→ INSTRUCTION
In the listing below, find the line with "CRUST_START = 1.2", then repeat exactly every line from the top through that one.

--------------------

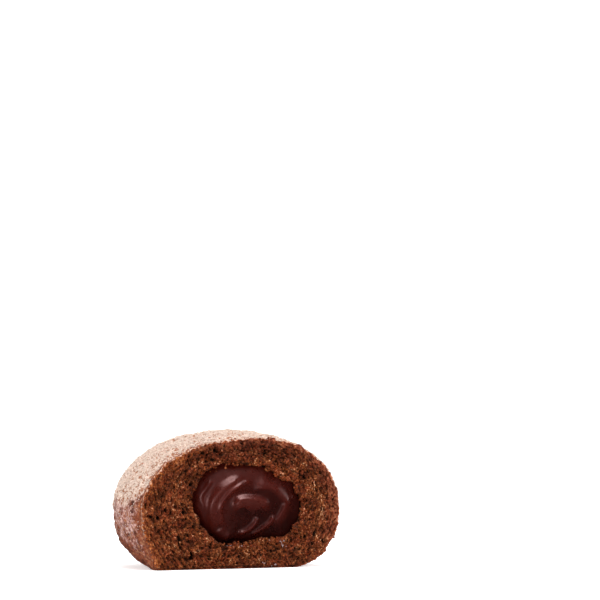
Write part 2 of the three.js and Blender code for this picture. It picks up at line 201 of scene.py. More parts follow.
# The crust's colour at the crumb's rim: share, and reach up to the far right
RIM = 0.9
RIM_REACH = (1.2, 2.2)
RIM_FROM_LEFT = (-12, 10)
RIM_FROM_FOOT = (3, 6)
# Hollowness of parts that don't show, of the lip and of the pocket's wall
HIDDEN = 0.5
LIP_HOLLOW = 0.6
WALL_HOLLOW = 0.9
# The y of noise on the cut face, so that each kind has a pattern of its own
LAYER = {
    "crumb": 0, "across": 1, "up": 2, "ring": 3, "out": 4, "rind": 5, "baked": 6, "back": 7, "holes": 8,
}

# The parts inside of the crust: how far in and how deep they end. The crust's own inside lies
# a little nearer and deeper
PLUG_INSET = 1.2
PLUG_DEPTH = 6.5
CRUST_ROOM = 0.2
CRUST_DEPTH = 1
CRUST_START = 1.2

# How finely the surfaces are divided. Up to CRUST_MIDDLE the crust is a square grid
CRUST_CELLS = 160
CRUST_RINGS = 100
CRUST_MIDDLE = 0.44
FACE_COLUMNS = 800
FACE_RINGS = 104
HOLLOW_RINGS = 6
CREAM_CELLS = 190
SECTION_STEPS = 2880
RIDGE_STEPS = 48
CURVE_STEPS = 20

# Sugar cover at heights, which the mottling moves
SUGAR_MOTTLE = [(9.0, 2.4), (3.5, 2.0), (1.2, 1.1)]
SUGAR_HEIGHTS = (0, 5, 7.5, 13.5, 16.5)
SUGAR_COVER = (0.0, 0.02, 0.34, 0.44, 1.0)
CUBE_SHARE = 0.62  # half a crystal's side, as a share of its size
# Lumps that bulge over the cream: x and z. Each has a few crumbs
LOBES = (
    (5.3, 21.8), (6.7, 21.0), (8.0, 19.9), (9.2, 18.9), (11.0, 20.3), (12.0, 18.9), (10.1, 21.6),
    (13.1, 17.2), (12.2, 16.6), (14.1, 8.9), (12.2, 8.1), (-2.4, 23.3), (0.7, 23.1), (12.6, 24.9),
    (13.4, 24.6), (6.3, 26.6),
)
LOBE_CRUMBS = 6
LOBE_SPREAD = 0.45
LOBE_SIZES = (0.5, 1.3)
# Crumbs round the mouth, up to so many degrees from +X. The spread is a mean and a deviation
MOUTH_CRUMBS = 260
MOUTH_SPAN = 110
MOUTH_SPREAD = (0.3, 0.35)
MOUTH_SIZES = (0.3, 0.8)
# Crumbs on the face, near the crust and all over: count, and how far in as a share
FACE_CRUMBS = ((250, 0.01, 0.06), (650, 0.05, 0.42))
FACE_SIZES = (0.2, 0.55)
CRUMB_PROUD = 0.25  # crumbs in hollows stand at most this far behind the cut
CRUMB_UNEVEN = 0.08
CRUMB_SUNK = 0.45
CRUMB_BEND = [(0.4, 0.14), (0.15, 0.05)]
BEND_SHIFT = 5.0  # moves the pattern for each direction
GROUND_ROOM = 0.02
# Sugar that has fallen onto the cut face: x and z. Each place has a few grains
STRAYS = (
    (5.9, 5.7), (7.0, 5.9), (-1.0, 4.5), (-2.8, 4.7), (9.3, 5.3), (9.7, 4.5), (5.2, 1.0), (7.0, 0.8),
    (9.0, 5.0),
)
STRAY_GRAINS = 3
STRAY_SPREAD = (0.3, 0.2)
STRAY_SIZES = (0.2, 0.4)
STRAY_TINT = (0.36, 0.25, 0.25)
GRAIN_UNEVEN = 0.3
GRAIN_SUNK = 0.3
# Sugar leaves the pits, the cut's edge and the foot bare
PIT_BARENESS = 8
SUGAR_START = (0.1, 0.4)
BARE_FOOT = 0.5
EDGE_FADE = 0.8  # reach of the orange behind the cut
SEED = 11

# The camera: it sees the middle of the cut face's foot at a pixel of the 600 pixel frame
AZIMUTH = math.radians(-25)
ELEVATION = math.radians(3)
CAMERA_DISTANCE = 500.0
CAMERA_AIM = (-0.55, -CUT, 0.0)
AIM_PIXEL = (239.8, 568.7)
FRAME_PIXELS = 600
MM_PER_PIXEL = 0.2064
SENSOR = 36.0
CLIP_START = 0.01

# The light, and the floor with a wall round it, in metres. A light has a name, a place, a
# width, a radiance and the rays that it reaches
WORLD_LIGHT = 0.72
WHITE = 1.1
FLOOR_GLOW = 0.5
FLOOR_HALF = 40.0
WALL_FOOT = -1
BACKDROP = (0.96, 0.96, 0.96, 1)
LIGHTS = [
    ("top_light", (-0.01, -0.13, 0.48), 0.34, 6.0, "diffuse"),
    ("left_light", (-0.45, -0.45, 0.2), 0.2, 3.7, "diffuse"),
    ("right_light", (0.55, -0.06, 0.27), 0.2, 4.0, "diffuse"),
    ("top_front_light", (0.18, -0.46, 0.28), 0.25, 0.8, "diffuse"),
    ("front_left_light", (-0.1, -0.6, 0.12), 0.3, 1.2, "both"),
    ("top_sheen", (0.04, -0.12, 0.43), 0.28, 8.0, "glossy"),
    ("front_sheen", (0.03, -0.31, 0.34), 0.26, 0.5, "glossy"),
    ("left_sheen", (-0.4, -0.4, 0.09), 0.14, 9.0, "glossy"),
    ("right_sheen", (0.5, -0.07, 0.2), 0.2, 2.6, "glossy"),
]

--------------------

→ PROBLEM SOLUTION
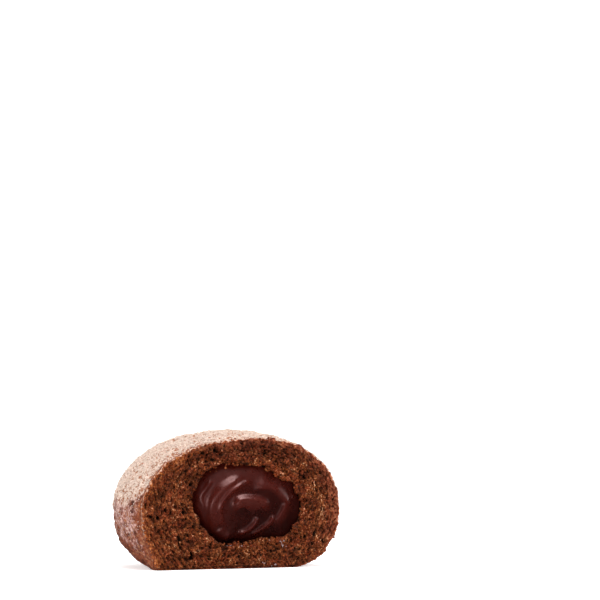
Write part 2 of the three.js and Blender code for this picture. It picks up at line 201 of scene.py. More parts follow.
# The crust's colour at the crumb's rim: share, and reach up to the far right
RIM = 0.9
RIM_REACH = (1.2, 2.2)
RIM_FROM_LEFT = (-12, 10)
RIM_FROM_FOOT = (3, 6)
# Hollowness of parts that don't show, of the lip and of the pocket's wall
HIDDEN = 0.5
LIP_HOLLOW = 0.6
WALL_HOLLOW = 0.9
# The y of noise on the cut face, so that each kind has a pattern of its own
LAYER = {
    "crumb": 0, "across": 1, "up": 2, "ring": 3, "out": 4, "rind": 5, "baked": 6, "back": 7, "holes": 8,
}

# The parts inside of the crust: how far in and how deep they end. The crust's own inside lies
# a little nearer and deeper
PLUG_INSET = 1.2
PLUG_DEPTH = 6.5
CRUST_ROOM = 0.2
CRUST_DEPTH = 1
CRUST_START = 1.2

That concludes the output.